Business Impact of Integration Project Staffing


Pardon me while I point out the elephant in the room. Providing adequate integration project staffing is a challenge whose time has come.

This year’s surge in M&A activity has spotlighted a previously existing weak point in most acquirers’ internal M&A capabilities. Namely, how do you get the integration project resourcing component right? How do you ensure adequate integration project staffing with the right experience level, the right amount of resources and duration of assignment? How do you ensure both the functional skills and the integration project leadership and management expertise? Perhaps most critically, how in the world do you strike the right balance of time allocation between each person’s normal “day job” and their very demanding integration work?

"Surely this is at least one fundamental reason why so many deals continue to underperform. "

The complexities of answering these questions explain why the importance of adequate integration staffing / resourcing was cited in two different aspects in our recent survey, The State of M&A Integration Effectiveness 2014. When asked, “What is your most important breakthrough or best practice with integration?” and “What is your greatest remaining obstacle that you must overcome to achieve more consistent integration success?,” adequate staffing with experienced integration resources was the #1 answer to both questions!

To help you get some leverage on this important issue, you’ve got to check out Business Impact of a Best Practices Integration Staffing Model. The first chart in this resource indicates the basic frequency responses when we asked, in essence, “Describe your typical approach to staffing an integration project team.”

It will come as no surprise to us weary warriors most likely to read this blog, that a full 60% of survey respondents replied “Do Both,” meaning that integration work is expected to be done in addition to your normal day-to-day job. Other response options included: Prioritize and Backfill (21%); Interim Project Resources (12%); and Permanent M&A Resources (7%).

So what do you think is the business impact of the "Do Both" staffing approach on your ability to achieve your integration priorities and synergies? On customers? On legacy and ongoing business priorities? On your staff? On your ability to respond to new strategic opportunities or internal priorities?

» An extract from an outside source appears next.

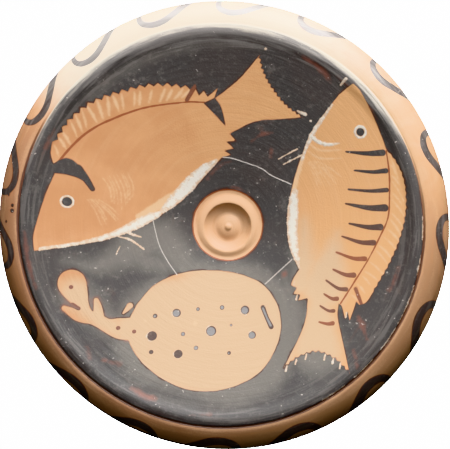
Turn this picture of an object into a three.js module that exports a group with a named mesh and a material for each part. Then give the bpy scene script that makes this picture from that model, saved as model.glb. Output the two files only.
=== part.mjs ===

Is it just me, or is it just downright silly to spend hundreds of millions – or potentially billions – on a strategically important acquisition, but then fail to provide adequate brainpower and muscle needed to actually accomplish the intended value proposition of the deal? Surely this is at least one fundamental reason why so many deals continue to under-perform.

We believe we can now shed some light on this topic in a way that will help support your case for providing adequate integration staff resources.

While we haven’t formally published the full results of our survey yet, I’m so intrigued with the results, I’m letting you in on as much early data as I can. With the help of the University of Texas at Dallas, and a leading PhD statistician, we recently completed a round of additional statistical analysis including regression analysis and predictive modeling to help us determine the specific integration processes, best practices and skills that are highly correlated to substantial improvements in essential business results. In many cases, we found a 50%, 75%, even 100% or more performance differential between those organizations that apply these best practices and those that do not.

The second chart in this week’s downloadable resource shows the “top ten” most improved business results directly linked with a “best practices integration staffing model.” To provide context, let me explain just a little about our analysis methodology to help you interpret these findings.

What do we mean by the term, “a best-practices integration staffing model?” It comes down to what our statistician called the “dead or alive analysis.” In this view, we isolated all respondents into one of two buckets. First, what most acquirers do today (e.g. “Do Both”), and second, ANY and ALL of the other responses (e.g. “Prioritize & Backfill; Interim Project Resources; or, Permanent M&A Resources.”) Our logic was really complex. You ready for this? Our thinking was, “OK, anything has to be better than THAT!” – i.e., the old “Do Both” model. With me so far?

Then the real fun began. The next step was to conduct a regression analysis of the “dead or alive” buckets, against the 20 or so “business result outcome” variables that we chose to capture in our survey. Remember our goal in this was to determine which specific integration processes, best practices and skills were directly linked to improved business and integration performance, and by how much.

Back to the second chart. Based on this regression analysis, what this indicates is the percentage improvement in each of the business result outcome variables listed on the vertical axis. There were others, but these were the “top ten,” and in this case, this effectively captures major findings on this specific “input variable” of integration staffing.

I’ll point out more about our regression analysis methodology in the future, but for now, let me headline it this way. We compared only “success to success.” In other words, our principal focus was just that portion of the data where respondents said they “typically meet or exceed” their business result outcomes, such as those listed on the vertical axis of chart 2. The key finding is the percentage differential between whether integration best practices were used or not.

For example, look at the first line on the bar chart “minimize value erosion.” In sum, and based on this data set, this analysis indicates that if you adopt ANY of the staffing models other than “Do Both,” you will be 69% more likely to minimize value erosion than those organizations that only staff with the “Do Both” model. Other results are equally impressive, with a 38% improvement in overall business results; a 38% improvement in achievement of cost synergies; and a 35% improvement in managing with the appropriate pace of integration.

Now that’s what I call stacking the deck for success!